Her own Fox colleague, Kirsten Powers, even called Kelly out for what she called "doing the scary black man thing" by dishonestly hyping the case.
When Kelly transitioned from her daytime "news" show to a prime-time slot, she told the Los Angeles Times that she was a journalist, not an ideologue. So it's telling that in addressing her critics, Kelly claimed that she was simply asking whether the depiction of Santa Claus as a white man should change.

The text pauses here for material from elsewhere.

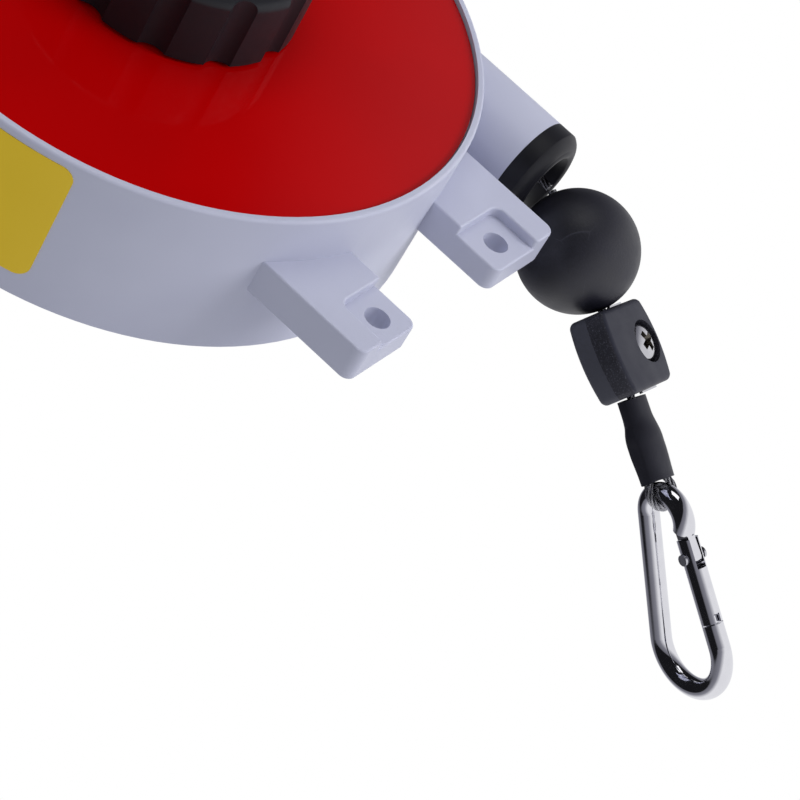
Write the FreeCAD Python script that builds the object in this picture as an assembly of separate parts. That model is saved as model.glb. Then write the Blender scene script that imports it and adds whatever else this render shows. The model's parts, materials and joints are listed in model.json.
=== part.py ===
# Spring tool balancer: a round moulded housing with a rope drum and mainspring inside, a top hook,
# and a wire rope that leaves a tangential nozzle and ends in a ball stop, rope clamp and carabiner.
# Millimetres. The pieces are laid out about the drum: X to the right seen from the front, Y from the
# front face plate to the back cover, Z up, zero on the drum axis at the face plate's front.
# Every piece is then moved so that the origin is the seat inside the top hook.
import FreeCAD, Part
import math
import os

Vector = FreeCAD.Vector
Placement = FreeCAD.Placement
Rotation = FreeCAD.Rotation
X_AXIS = Vector(1, 0, 0)
Y_AXIS = Vector(0, 1, 0)
Z_AXIS = Vector(0, 0, 1)

# ---- driving dimensions: clearances -------------------------------------------------------------
running_gap = 0.05          # radial gap of a shaft in its bush
moving_gap = 0.3            # axial gap between pieces that move past each other
fitting_gap = 0.1           # gap round a piece that is pushed or bonded into a seat

# ---- housing and back cover ---------------------------------------------------------------------
plate_thickness = 1.2
plate_edge_gap = 0.35       # dark line round the face plate
plate_bore_radius = 13.0
lip_width = 1.6             # thin raised rim round the face plate
lip_height = 1.0
lip_round = 0.7
wall = 3.0
front_wall = 3.0
housing_depth = 36.4        # face plate front to rear rim
cover_thickness = 2.6
cover_edge_gap = 0.2
cover_ledge = 1.5           # width of the ledge that the back cover rests on
boss_radius = 3.6
boss_room = 1.6             # drum flange to screw boss
boss_inset = 6.4            # screw boss centre, in from the housing's outside
boss_angles = (0, 75, 125, 180, 235, 285)
screw_core_radius = 1.3
cover_screw_radius = 1.5
cover_screw_length = 12.0
screw_head_radius = 2.8
screw_head_height = 1.8
sticker_length = 61.4
sticker_width = 30.2
sticker_front = 0.8
sticker_thickness = 0.15
film_gap = 0.02             # glue line under the sticker
sticker_corner = 3.0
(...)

In reality, Kelly was not only adamant that Santa remain white -- settling the debate in a manner more in line with an ideologue rather than a journalist. She also protested against the very idea that society would change its icons in order to accommodate minority groups who find those images to be alienating:
KELLY: Just because it makes you feel uncomfortable doesn't mean it has to change. Jesus was a white man, too. He was a historical figure. That's a verifiable fact -- as is Santa.

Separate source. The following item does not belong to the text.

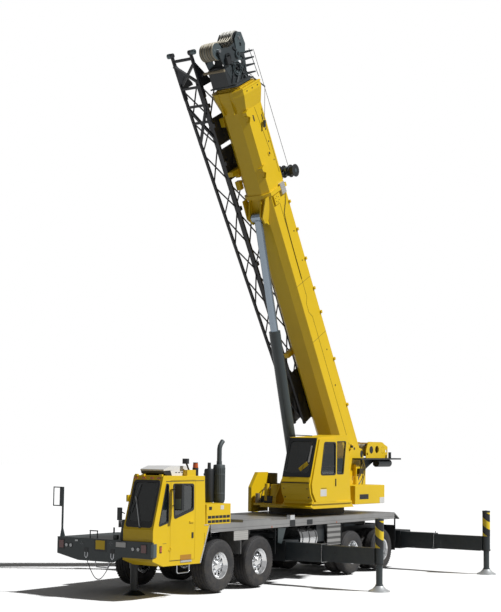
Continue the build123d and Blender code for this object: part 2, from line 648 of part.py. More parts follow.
def collar(x0, x1, level):
    """Flared end frame of a section."""
    s = level * section_step
    w, up, down, c = boom_half_w - s + 45, boom_up - s + 30, boom_down - s + 30, boom_chamfer
    out = [(-w, up), (-w, -down + c), (-w + c, -down), (w - c, -down), (w, -down + c), (w, up)]
    k = 59
    inner = [(-w + k, up - k + 15), (-w + k, -down + k - 15 + c), (-w + k + c * 0.96, -down + k - 15),
             (w - k - c * 0.96, -down + k - 15), (w - k, -down + k - 15 + c), (w - k, up - k + 15)]
    return front_plate(out, x0, x1) - front_plate(inner, x0 - 10, x1 + 10)


def boom_hollow(x0, x1):
    """Just over the space inside the base section."""
    k = boom_wall - 6
    w, c = boom_half_w - k, boom_chamfer - k * 0.4
    return front_plate([(-w, boom_up - k), (-w, -boom_down + k + c), (-w + c, -boom_down + k),
                        (w - c, -boom_down + k), (w, -boom_down + k + c), (w, boom_up - k)], x0, x1)


def mouth():
    """Flared frame round the base section's open end, tapering back into its walls."""
    def ring(k):
        w, up, down, c = boom_half_w + k, boom_up + k * 0.7, boom_down + k * 0.9, boom_chamfer + k * 0.4
        return [(-w, up), (-w, -down + c), (-w + c, -down), (w - c, -down), (w, -down + c), (w, up)]
    x1 = base_length
    wide = front_plate(ring(mouth_flare), x1 - mouth_length * 0.6, x1)
    ends = []
    for k, x in ((4, x1 - mouth_length * 2), (mouth_flare, x1 - mouth_length * 0.6)):
        ends.append(make_face(Polyline(*[(x, y, z) for y, z in ring(k)], close=True)))
    wide += loft(ends)
    return wide - boom_hollow(x1 - mouth_length * 2 - 10, x1 + 10)


def cylinder_gusset():
    """Plates that converge from the boom's full width onto the lift cylinder's top pin."""
    x0, x1 = lift_eye_along - 170, lift_eye_along + 440
    y0, y1, t = ear_in + ear_t, boom_half_w, 30
    wings = both(plan_plate([(x1, y1), (x1, y1 - t), (x0, y0 - t), (x0, y0)], -lift_eye_down - 160, -boom_down + 60))
    side = [(x0, -lift_eye_down - 40), (x0 + 190, -lift_eye_down - 150), (x1, -boom_down - 100), (x1, -boom_down + 100),
            (x0 + 60, -boom_down + 100)]
    return (wings & side_plate(side, -600, 600)) - boom_hollow(x0 - 10, x1 + 10)


def wear_pads(x1, level):
    """Slide pads inside a section's mouth, under and beside the section that runs in it."""
    s, pad = level * section_step, 250
    inner_z, run_z = -boom_down + s + boom_wall, -boom_down + s + section_step
    inner_y, run_y = boom_half_w - s - boom_wall, boom_half_w - s - section_step
    pads = block(x1 - pad, x1, -90, 90, inner_z - 1, run_z - seat)
    return pads + both(block(x1 - pad, x1, run_y + seat, inner_y + 1, 0, 200))


def boom_base():
    base = box_section(-base_tail, base_length, 0) + wear_pads(base_length, 0)
    base += mouth()
    base += collar(lift_eye_along + 420, lift_eye_along + 520, 0)
    boss = both(rod_y(0, boom_half_w - 60, boom_half_w + 20, 0, foot_boss_r))
    base += boss
    base -= rod_y(0, -boom_half_w - 40, boom_half_w + 40, 0, foot_pin_r + fit)
    # bracket that takes the lift cylinder's rod eye
    ear = side_plate([(lift_eye_along - 140, -lift_eye_down - 60), (lift_eye_along + 60, -lift_eye_down - 140),
                      (lift_eye_along + 420, -boom_down - 60), (lift_eye_along + 420, -boom_down + 20),
                      (lift_eye_along - 300, -boom_down + 20), (lift_eye_along - 160, -lift_eye_down + 20)],
                     ear_in, ear_in + ear_t)
    base += both(ear) + cylinder_gusset()
    base += rod_y(lift_eye_along, -ear_in - ear_t - 20, ear_in + ear_t + 20, -lift_eye_down, lift_pin_r)
    # jib carriers on the right side
    for x, low, high in ((3300, -545, -50), (8300, -630, 35)):
        base += block(x - 60, x + 60, -jib_near_y + seat, -boom_half_w + 5, low, high)
    return base


def inner_section(level):
    lip = section_lip * level
    x1 = base_length + lip
    shape = box_section(200 + level * 150, x1, level)
    shape += collar(x1 - section_lip + 10, x1, level)
    return shape + wear_pads(x1, level)


def boom_fly():
    """Innermost section with the yellow head frame."""
    x1 = base_length + section_lip * 3
    shape = box_section(650, x1, 3)
    return shape


def boom_head():
    """Sheave head on the fly section's end: base plate, cheeks, two sheave groups and rope guides."""
    x0 = base_length + section_lip * 3
    w = boom_half_w - 3 * section_step - 20
    cheek = [(x0 + 60, -340), (x0 + 60, 300), (x0 + 480, 420), (x0 + 940, 500), (x0 + 1130, 440), (x0 + 1150, 260),
             (x0 + 1010, 60), (x0 + 960, -120), (x0 + 1080, -440), (x0 + 1060, -640), (x0 + 900, -700), (x0 + 700, -560),
             (x0 + 350, -460)]
    head = both(side_plate(cheek, w - 24, w))
    head += block(x0, x0 + 70, -boom_half_w - 40, boom_half_w + 40, -boom_down, boom_up - 60)
    head += block(x0 + 65, x0 + 520, -w + 5, w - 5, -560, -220)
    for x, z, r, wide, ys in ((x0 + 1000, 370, 190, 60, (-150, -50, 50, 150)), (x0 + 930, -560, 215, 74, (-160, -80, 0, 80, 160))):
        head += rod_y(x, -w, w, z, 45)
        for y in ys:
            head += rod_y(x, y - wide / 2, y + wide / 2, z, r)
    for x, reach in ((x0 + 120, 700), (x0 + 360, 800), (x0 + 600, 830)):
        head += both(square_bar((x, w - 12, 250), (x - 60, w - 12, reach), 30))
        head += rod_y(x - 60, -w, w, reach, 22)
    return head


def lift_rod():
    """Rod with its eye, drawn along the cylinder with the eye at the origin."""
    closed = 300
    rod_len = lift_closed_length - closed
    shape = rod_y(0, -eye_half_w, eye_half_w, 0, eye_r)
    shape += rod_x(-rod_len, -80, 0, 0, rod_r)
    shape -= rod_y(0, -400, 400, 0, lift_pin_r + fit)
    return in_lift(shape)


def lift_barrel():
    """Barrel with its base eye."""
    length = lift_rest_length
    shape = rod_x(-length + 60, -length + barrel_length, 0, 0, barrel_r)
    shape -= rod_x(-length + 260, -length + barrel_length + 10, 0, 0, rod_r + seat)
    shape += rod_y(-length, -eye_half_w, eye_half_w, 0, 165)
    return in_lift(shape)


def boom_point(along, up):
    """World x and z of a point given along the boom and above its foot pin's line."""
    c, s = cos(radians(boom_angle)), sin(radians(boom_angle))
    return foot_x + along * c - up * s, foot_z + along * s + up * c


eye_x, eye_z = boom_point(lift_eye_along, -lift_eye_down)
lift_vector = Vector(eye_x - lift_base_x, 0, eye_z - lift_base_z)
lift_rest_length = lift_vector.length
lift_closed_length = 4900
lift_angle = lift_vector.get_angle(Vector(1, 0, 0))


def in_lift(shape):
    """A shape drawn level with the rod's eye at the origin, turned onto the cylinder's line."""
    return Location((eye_x, 0, eye_z), (0, -lift_angle, 0)) * shape


def square_bar(p, q, w):
    """Square bar between two points."""
    start, end = Vector(*p), Vector(*q)
    way = end - start
    return Plane(origin=start, z_dir=way) * Pos(0, 0, way.length / 2) * Box(w, w, way.length)


def jib():
    """Folded lattice extension carried along the boom's right side, its wide end upwards."""
    chord, lace, bays = jib_chord, 26, 11
    x0, x1 = jib_x0, jib_x1
    near = -jib_near_y - chord / 2

    def corner(x, far, high):
        k = jib_tip_share + (1 - jib_tip_share) * (x - x0) / (x1 - x0)
        return (x, near - far * jib_width * k, (high - 0.5) * jib_depth * k + jib_up)
    shape = None
    for far in (0, 1):
        for high in (0, 1):
            piece = square_bar(corner(x0, far, high), corner(x1, far, high), chord)
            shape = piece if shape is None else shape + piece
    step = (x1 - x0) / bays
    shift = 45              # neighbouring laces meet the chord a little apart
    for i in range(bays):
        xa, xb = x0 + i * step + shift, x0 + (i + 1) * step - shift
        up = i % 2
        for far in (0, 1):
            shape += square_bar(corner(xa, far, up), corner(xb, far, 1 - up), lace)
        for high in (0, 1):
            shape += square_bar(corner(xa, up, high), corner(xb, 1 - up, high), lace)
    for xa, length, sides in ((x0, 1450, (0, 1)), (x1 - 2450, 800, (0,)), (x1 - 1550, 700, (0,))):
        for far in sides:
            points = [(xa, corner(xa, far, 0)[2]), (xa, corner(xa, far, 1)[2]),
                      (xa + length, corner(xa + length, far, 1)[2]), (xa + length, corner(xa + length, far, 0)[2])]
            y = corner(xa + length / 2, far, 0)[1]
            shape += side_plate(points, y - 10, y + 10)
    for far in (0, 1):      # fork ears with their rollers
        start = corner(x1 - 60, far, 0)
        y = start[1]
        shape += side_plate([(x1 - 300, start[2] + 90), (x1 - 300, start[2] - 40), (jib_fork_x, jib_fork_up - 45),
                             (jib_fork_x, jib_fork_up + 45)], y - 20, y + 20)
        shape += rod_y(jib_fork_x, y - 45, y + 45, jib_fork_up, 60)
        shape += side_plate([(x1 - 40, start[2]), (x1 - 40, start[2] + 460), (x1 + 20, start[2] + 460), (jib_fork_x - 200, jib_fork_up + 20)],
                            y - 12, y + 12)
    shape += rod_y(jib_fork_x - 150, corner(x1, 1, 0)[1], corner(x1, 0, 0)[1], jib_fork_up + 10, 38)
    return shape


def cable_reel():
    """Length-indicator cable drum and its twin on one bracket at the boom's left top edge."""
    x, y, z = 7820, 330, boom_up + 330
    reel = rod_y(x, y - 250, y + 250, z, 125)
    for side in (-250, -90, 90, 230):
        reel += rod_y(x, y + side, y + side + 20, z, 165)
    reel += block(x - 45, x + 45, y - 40, y + 12, boom_up + seat, z - 60)
    reel += block(x - 90, x + 90, y - 60, y + 16, boom_up + seat, boom_up + 30)
    return reel


def build():
    """Every node's shape by name."""
    nodes = {}
    steer_z, drive_z = steer_tyre_r + wheel_lift, drive_tyre_r + wheel_lift
    nodes["chassis_frame"] = chassis_frame()
    nodes["front_bumper"] = front_bumper()
    nodes["front_deck"] = front_deck()
    nodes["carrier_cab"] = carrier_cab()
    nodes["carrier_cab_glass"] = carrier_cab_glass()
    nodes["carrier_seat"] = carrier_seat()
    nodes["carrier_door"] = carrier_door()
    nodes["carrier_door_glass"] = carrier_door_glass()
    nodes["engine"] = engine()
    nodes["engine_hood"] = engine_hood()
    nodes["deck"] = deck()
    nodes["exhaust"] = air_cleaner()
    nodes["side_tanks"] = side_tank()
    nodes["side_steps"] = side_steps()
    nodes["steer_axles"] = steer_axles()
    nodes["drive_axles"] = drive_axles()
    single, twin = steer_wheel(), drive_wheel()
    for side, mark in ((1, "left"), (-1, "right")):
        for i, x in enumerate(axle_x):
            n = i + 1
            if i < 2:
                k = knuckle(x, steer_z)
                nodes[f"knuckle_{n}_{mark}"] = k if side > 0 else mirror(k, about=Plane.XZ)
                nodes[f"wheel_{n}_{mark}"] = place_wheel(single, x, steer_wheel_y, steer_z, side)
            else:
                nodes[f"wheel_{n}_{mark}"] = place_wheel(twin, x, dual_outer_y, drive_z, side)
        for end, x in (("front", box_x[0]), ("rear", box_x[1])):
            xm = x + side * beam_pitch / 2
            for name, shape in (("outrigger_outer", outrigger_outer(xm)), ("outrigger_inner", outrigger_inner(xm)),
                                ("jack_foot", jack_foot(xm, jack_y, jack_tube_r, 1050))):
                nodes[f"{name}_{end}_{mark}"] = shape if side > 0 else mirror(shape, about=Plane.XZ)
    nodes["front_jack_foot"] = jack_foot(front_jack_x, 0, front_jack_r, front_jack_top)
    nodes["turntable"] = turntable()
    nodes["upper_cab"] = upper_cab()
    nodes["upper_cab_glass"] = upper_cab_glass()
    nodes["upper_seat"] = upper_seat()
    nodes["upper_door"] = upper_door()
    nodes["upper_door_glass"] = upper_door_glass()
    nodes["counterweight"] = Compound([*side_boxes().solids(), counterweight()])
    nodes["hoists"] = hoists()
    nodes["hoist_platform"] = hoist_platform()
    for name, shape in (("boom_base", boom_base()), ("boom_section_1", inner_section(1)),
                        ("boom_section_2", inner_section(2)), ("boom_fly", boom_fly()), ("boom_head", boom_head()),
                        ("jib", jib()), ("cable_reel", cable_reel())):
        nodes[name] = in_boom(shape)
    nodes["lift_rod"] = lift_rod()
    nodes["lift_barrel"] = lift_barrel()
    return nodes


os.makedirs("parts", exist_ok=True)
for node_name, node_shape in build().items():
    export_step(node_shape, f"parts/{node_name}.step")
    print(node_name)
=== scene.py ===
import bpy
import bmesh
import json
from math import sin, cos, pi, radians
from mathutils import Matrix, Vector

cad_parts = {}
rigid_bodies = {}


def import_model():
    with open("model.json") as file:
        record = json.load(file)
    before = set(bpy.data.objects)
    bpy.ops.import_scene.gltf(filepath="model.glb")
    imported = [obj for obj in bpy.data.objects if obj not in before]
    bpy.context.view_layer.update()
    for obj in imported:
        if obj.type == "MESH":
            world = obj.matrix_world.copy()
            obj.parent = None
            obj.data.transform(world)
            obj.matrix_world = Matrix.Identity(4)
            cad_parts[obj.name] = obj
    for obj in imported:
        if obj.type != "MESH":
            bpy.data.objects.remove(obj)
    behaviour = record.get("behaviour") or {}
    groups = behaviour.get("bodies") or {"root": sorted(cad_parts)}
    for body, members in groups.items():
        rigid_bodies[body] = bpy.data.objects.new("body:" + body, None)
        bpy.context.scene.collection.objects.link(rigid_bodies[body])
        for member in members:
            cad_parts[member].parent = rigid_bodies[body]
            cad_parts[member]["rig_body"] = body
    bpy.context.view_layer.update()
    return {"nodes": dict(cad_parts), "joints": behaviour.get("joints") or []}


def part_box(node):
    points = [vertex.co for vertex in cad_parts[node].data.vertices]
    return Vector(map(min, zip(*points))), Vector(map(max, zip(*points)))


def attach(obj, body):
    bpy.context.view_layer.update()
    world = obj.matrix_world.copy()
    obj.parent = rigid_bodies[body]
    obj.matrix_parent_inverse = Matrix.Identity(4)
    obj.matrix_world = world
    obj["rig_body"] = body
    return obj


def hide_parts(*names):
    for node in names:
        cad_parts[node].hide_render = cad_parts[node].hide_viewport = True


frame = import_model()
nodes = frame["nodes"]
joints = {j["name"]: j for j in frame["joints"]}
print("frame loaded:", len(nodes), "nodes")


# places that the frame gives: first axle, slewing axis, boom foot and the boom's own direction
def middle(node):
    low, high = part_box(node)
    return (low + high) / 2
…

That conclusion, which highlights the way Kelly uses her position of power to assert and defend her cultural dominance, led Jon Stewart to point out the oppressive nature of Kelly's stated position.
In a lengthy profile just before her white Santa comments, The Washington Post referred to Kelly as "queen" of television news who, unlike Bill O'Reilly and Sean Hannity, whose opinion shows appear before and after The Kelly File, "markets herself as a break in the clouds, an interlude of lucidity, a host who protects her viewers by condensing complex issues into digestible bits, by cross-examining news analysis with zero tolerance for guff."
But the reality is that Kelly's brand of ideological demagoguery is very much in line with the race-baiting that has been central to the culture wars that have always been fought on Fox News.
Here's how Kelly justified her insistence that Santa Claus is white while lashing out at her critics:
KELLY:  Well, this would be funny if it were not so telling about our society. In particular the knee-jerk instinct by so many to race bait and to assume the worst in people, especially people employed by the very powerful Fox News Channel. Contrary to what my critics have posited, neither my statement nor Harris's, I'm sure, was motivated by any racial fear or loathing. In fact, it was something far less sinister. A lifetime of exposure to the very same, quote, commercials, mall-casting calls and movies Harris references in her piece. From "Miracle on 34th Street" to the Thanksgiving Day Parade to the national Christmas tree lighting, we continually see St. Nick as a white man in modern day America. Should that change?
Well, that debate got lost, because so many couldn't get past the fact that I acknowledged, as Harris did, that the most commonly depicted image of Santa does in fact have white skin.